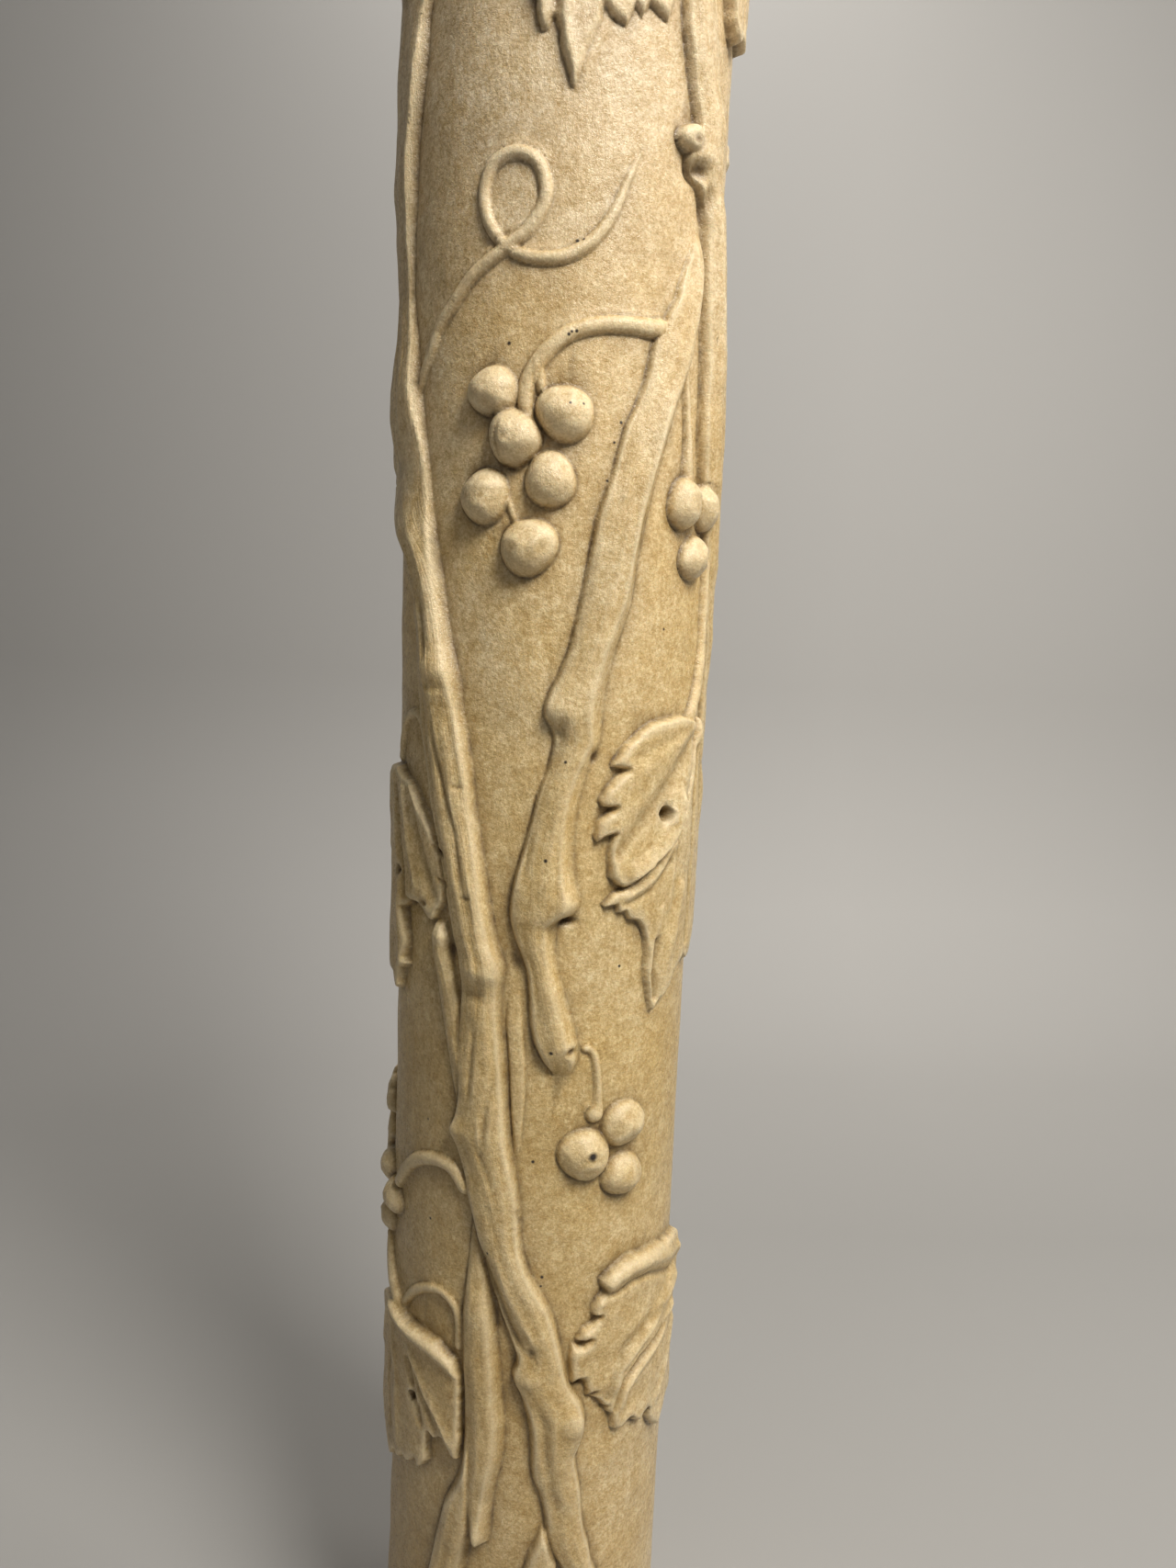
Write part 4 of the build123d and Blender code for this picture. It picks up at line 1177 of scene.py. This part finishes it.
def plain_backdrop():
    """Grey paper with painted shade darkening it towards the left, and a darker grey on the floor."""
    nodes = Nodes("studio_paper")
    place = nodes.add("ShaderNodeSeparateXYZ", Vector=nodes.place())
    colour = nodes.mix(nodes.ramp(place.outputs["X"], 0.5, -0.9), PAPER_WALL, PAPER_LEFT_SHADE)
    colour = nodes.mix(nodes.ramp(place.outputs["Y"], 1.25, 0.5), colour, PAPER_FLOOR)
    nodes.feed(nodes.shader, "Base Color", colour)
    nodes.feed(nodes.shader, "Roughness", 0.9)
    return nodes.material


# Studio

SENSOR_HEIGHT = 36.0
WORLD_LIGHT = 0.070
WORLD_SEEN = 0.20
DAYLIGHT = (1.0, 0.98, 0.95)
WARM = (1.0, 0.97, 0.93)
# Name, place, what it points at, size, power and colour. The rear lamp is for the views of the back.
LAMPS = (
    ("key", (0.68, -0.98, 1.96), (0, 0, 0.62), 0.72, 38, (1.0, 0.97, 0.92)),
    ("fill", (-0.75, -1.35, 1.9), (0, 0, 0.85), 1.2, 3.0, DAYLIGHT),
    ("side", (1.35, 0.0, 1.25), (0, 0.25, 0.75), 0.6, 5, WARM),
    ("rear", (0, 1.28, 2.1), (0, 0, 0.5), 0.8, 16, WARM),
)
# The paper in metres: half its width, its front edge, the wall behind, the bend between them and the top.
PAPER_HALF = 2.6
PAPER_FRONT = -2.0
PAPER_BACK = 1.40
PAPER_BEND = 0.50
PAPER_TOP = 2.6
BEND_STEPS = 12


def add_camera():
    data = bpy.data.cameras.new("camera")
    data.sensor_fit = "VERTICAL"
    data.sensor_height = SENSOR_HEIGHT
    data.lens = data.sensor_height * FOCAL_PIXELS / IMAGE_HEIGHT
    data.clip_start = 0.01
    camera = bpy.data.objects.new("camera", data)
    bpy.context.collection.objects.link(camera)
    right, up = Vector(CAMERA_RIGHT), -Vector(CAMERA_DOWN)
    turned = Matrix((right, up, -Vector(CAMERA_AHEAD))).transposed()
    camera.matrix_world = Matrix.Translation(CAMERA_PLACE) @ turned.to_4x4()
    bpy.context.scene.camera = camera


def add_area(name, place, aim, size, power, colour):
    data = bpy.data.lights.new(name, "AREA")
    data.shape = "DISK"
    data.size = size
    data.energy = power
    data.color = colour
    lamp = bpy.data.objects.new(name, data)
    bpy.context.collection.objects.link(lamp)
    lamp.location = place
    lamp.rotation_euler = (Vector(aim) - Vector(place)).to_track_quat("-Z", "Y").to_euler()


def add_studio():
    """Grey paper that curves up behind the shaft, the lamps and the world."""
    bend_start = PAPER_BACK - PAPER_BEND
    profile = [(PAPER_FRONT, 0.0), (bend_start, 0.0)]
    for count in range(1, BEND_STEPS + 1):
        turned = math.radians(90 * count / BEND_STEPS)
        reach, rise = PAPER_BEND * math.sin(turned), PAPER_BEND - PAPER_BEND * math.cos(turned)
        profile.append((bend_start + reach, rise))
    profile.append((PAPER_BACK, PAPER_TOP))
    vertices = [(side * PAPER_HALF, y, z) for y, z in profile for side in (-1, 1)]
    faces = [(2 * i, 2 * i + 1, 2 * i + 3, 2 * i + 2) for i in range(len(profile) - 1)]
    mesh = bpy.data.meshes.new("studio_paper")
    mesh.from_pydata(vertices, [], faces)
    mesh.shade_smooth()
    paper = bpy.data.objects.new("studio_paper", mesh)
    bpy.context.collection.objects.link(paper)
    mesh.materials.append(plain_backdrop())
    for lamp in LAMPS:
        add_area(*lamp)
    world = bpy.data.worlds.new("studio")
    world.use_nodes = True
    light = world.node_tree.nodes["Background"]
    light.inputs["Color"].default_value = (*DAYLIGHT, 1)
    # The camera sees a pale grey behind the floor; the shaft is lit by the weaker light alone.
    strength = world.node_tree.nodes.new("ShaderNodeMapRange")
    strength.inputs["To Min"].default_value = WORLD_LIGHT
    strength.inputs["To Max"].default_value = WORLD_SEEN
    seen = world.node_tree.nodes.new("ShaderNodeLightPath")
    world.node_tree.links.new(seen.outputs["Is Camera Ray"], strength.inputs["Value"])
    world.node_tree.links.new(strength.outputs["Result"], light.inputs["Strength"])
    bpy.context.scene.world = world
    bpy.context.scene.view_settings.view_transform = "Standard"


stone = build_stone()
stone.data.materials.clear()
stone.data.materials.append(marble())
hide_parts("carved_shaft")
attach(stone, "root")
add_camera()
add_studio()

_STATED PROBLEM_
Pick out every line above that holds the word "scene" and copy it.

_EXPECTED ANSWER_
Write part 4 of the build123d and Blender code for this picture. It picks up at line 1177 of scene.py. This part finishes it.
    bpy.context.scene.camera = camera
    bpy.context.scene.world = world
    bpy.context.scene.view_settings.view_transform = "Standard"